Le mot Djali constituait à ses yeux le plus beau titre que le Mandé ait donné à un groupe socioprofessionnel, car il signifie disait-il : « savoir l’accepter quoiqu’il en coûte, savoir dire la vérité partout et à tous, amener les hommes à œuvrer dans l’honneur et la dignité, dire les choses anciennes, autrement dit l’histoire, chanter les hauts faits des braves et des justes, dénoncer les tares des voleurs et des vauriens, amuser le public en faisant de la musique en chantant et en dansant, célébrer les fêtes et les cérémonies. Le célèbre griot Wa Kamissoko disait aussi à qui voulait l’entendre, qu’il ne saurait narrer sa parole qu’à trois catégories de personnes.
Les nobles qui se connaissent et qui, par conséquent restent fidèles à la fassiya, c’est-à-dire aux manières ancestrales d’être, de faire et de penser.
Les yèrè Wolo, les « gens bien nés » et cela, quelle que soit leur richesse qui comprenaient le sens de ce qui se disait. Les dignitaires malinkés qui savaient mettre dans sa parole le prix qu’elle méritait et il ne réchignait pas à aller prononcer les oraisons funèbres des patriarches malinkés et même bambaras de moralité irréprochable. Il était surtout convaincu que les vrais fossoyeurs des valeurs du Mandé ne sont pas ceux à qui l’on pense, mais les malinkés eux-mêmes, car l’oubli de soi, de ses origines, de ses qualités et de sa dignité conduit aux pires reniements. C’est cela qui est mortel pour un peuple et c’est ce que je crains le plus pour mon pays. »

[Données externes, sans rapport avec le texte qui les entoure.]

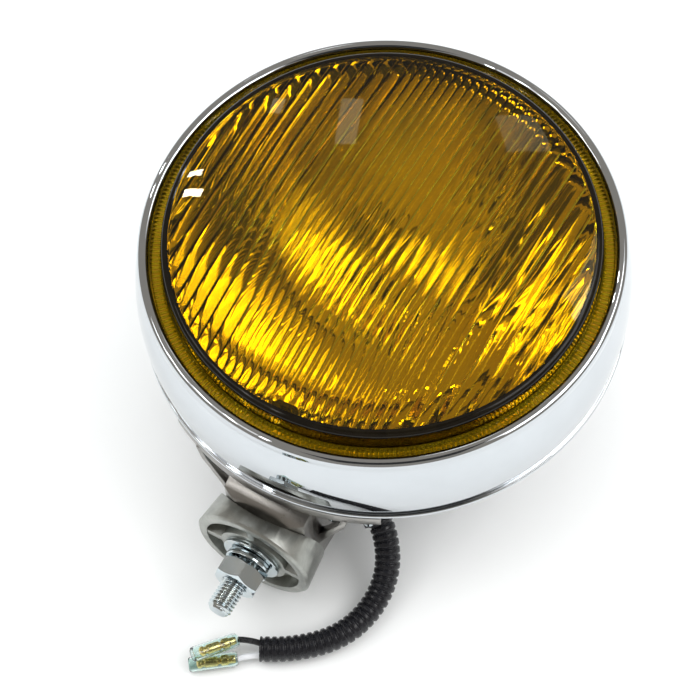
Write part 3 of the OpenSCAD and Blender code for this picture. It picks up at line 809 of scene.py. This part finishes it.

B. CAMARA, journaliste, Chercheur
Et « Wadjan » devint « Mandjou »
Cette chanson-culte « Wadjan » qui a connu un succès retentissant a été pour la première fois composée par la propre mère de l’illustre disparu, mort dans la fleur de l’âge et dans les conditions demeurées toujours obscures. Mais nous sommes au Mandé ou « dame silence » continue d’ensevelir plein de choses de ses larges secrets. Admis dans l’un des plus grands hôpitaux français de l’époque, l’hôpital Pitié Salpêtrière, il fut diagnostiqué par les spécialistes de ce puissant centre parisien d’un « cancer d’origine inconnu ».Rentré au pays, très affaibli, mais digne dans la douleur, il se rendit ensuite dans un petit village animiste proche de Siguiri (Guinée) à Dangakoroni, où il rendit l’âme quelques semaines plus tard. Son corps fut ensuite rapatrié dans son village natal de Krina pour être inhumé au cours de grandioses funérailles dignes de son rang, de son prestige de griot et que ses confrères surnommèrent « Djelila Koma » le Koma des griots, à cause de son immense savoir comparable à l’eau d’un abysse pur et profond. La mère de Wa Kamissoko connue sous le nom de N’Koro Koumannian Soumano, était une compositrice au talent hors-pair, connue et appréciée dans tous les villages de la région. Dans cette chanson, la mère éplorée, mais animée d’une grande foi en Dieu, chante « Wadjan » son fils prodige qui eut très tôt un goût prononcé pour la Djaliya « le savoir dire et le savoir faire des griots » et qu’il maitrisa rapidement. Wa Kamissoko a été, à dix-neuf ans, reconnu digne de porter le titre de nwara, ou griot de talent. On dit aussi qu’il était si fort et si résistant qu’il devint un Tjiwara « fauve », champion de labour de son canton. La même chanson fut ensuite chantée par sa petite-fille, la grande cantatrice Amy Koïta, native de Djoliba (village voisin de Krina) et nièce de Wa, puisqu’elle est la fille de sa sœur cadette. Le grand musicien Salif Keita s’en est inspiré pour composer sa non moins célèbre chanson « Mandjou» en l’honneur au président Ahmed Sekou Touré, père de l’indépendance guinéenne.